Thanks! I might combine the "Unicode roundtrip-unsafe characters" and make a little data file / library. Mostly, if if I'm going to put more effort into it, I'm not sure which direction to go in. This is really programming-language agnostic, so I could have a generator that spits out Rust, Python, etc. Or keep it as TSVs, or maybe I should include some of the property-testing generators I created in Rust, etc. In my own project I'm using this in automated property tests, so I suppose that's one avenue.
a generator that spits out Rust, Python, etc
You can make it in the language that's more fluent to you and it will be more helpful for your own purposes and let others contribute with other languages. Something like a mega git that has directories "Rust", "Python", "Go", "C" and let other people port it to the languages that they like.
I do such gits and called them "various", for example, "monthy-hall-various" and there I have different implementations of different languages. Also some famous projects like the "cern-httpd" (the first server ever) have such structure but with platforms instead of languages - so it's not so much just my own kind of taste.
I could contribute with some languages.
so I could have a generator that spits out Rust, Python, etc.
As for generators, I wouldnt trust so much a generator to do that work for me. I know a makefile can make miracles but still... different languages, different worlds.

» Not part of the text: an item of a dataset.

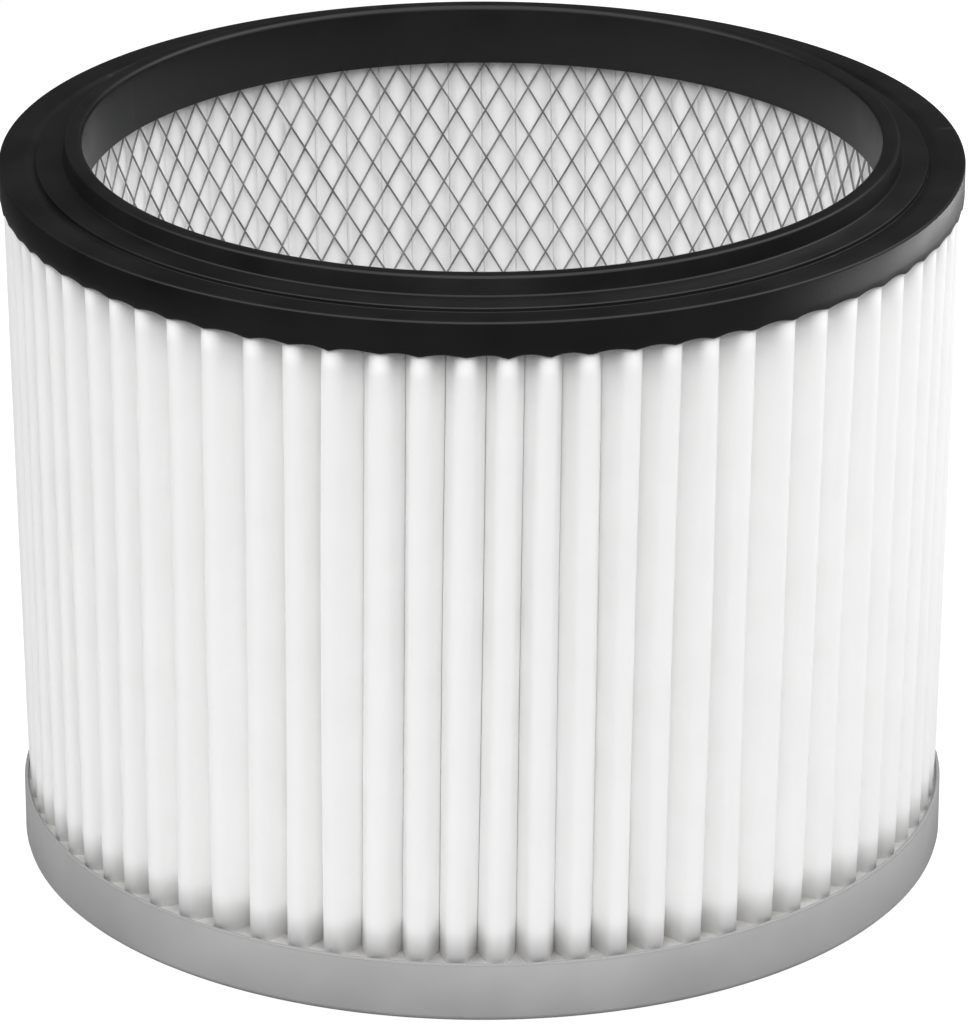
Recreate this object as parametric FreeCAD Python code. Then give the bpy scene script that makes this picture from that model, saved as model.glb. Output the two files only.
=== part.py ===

@rept0id If you look at the included generate_utf8.py
file, it's creating the whole list. Same with the "Unicode Roundtrip" Gist I linked. It's all automatic anyway, so changing the language generator would just be changing the output string format. The main issue would be structuring the repo, should it be just the generators and have the "outputs" be "releases"? Or should the outputs live beside the generators? I feel like having two languages in the same repo might not be useful, but at the same time I might like to use this test code for both Python and Rust.
Perhaps the best solution would be to have the generator files, and have them generate the files in the repo itself so they're easily visible, with the caveat in comment form saying they're auto-generated (this is what my current project does). Then, I could potentially use the GH releases features to build libraries for Python, Rust, etc. That way property-cased testing generators (a different kind of generator, basically a type containing random values) could be bundled in.
I don't know 😆
Feel free to remix this code yourself too, the licence is in the files and is basically "do anything".
for the case of contractions does UTF-8 contain a command characters to skip so that the whole sequence does not need to be shifted?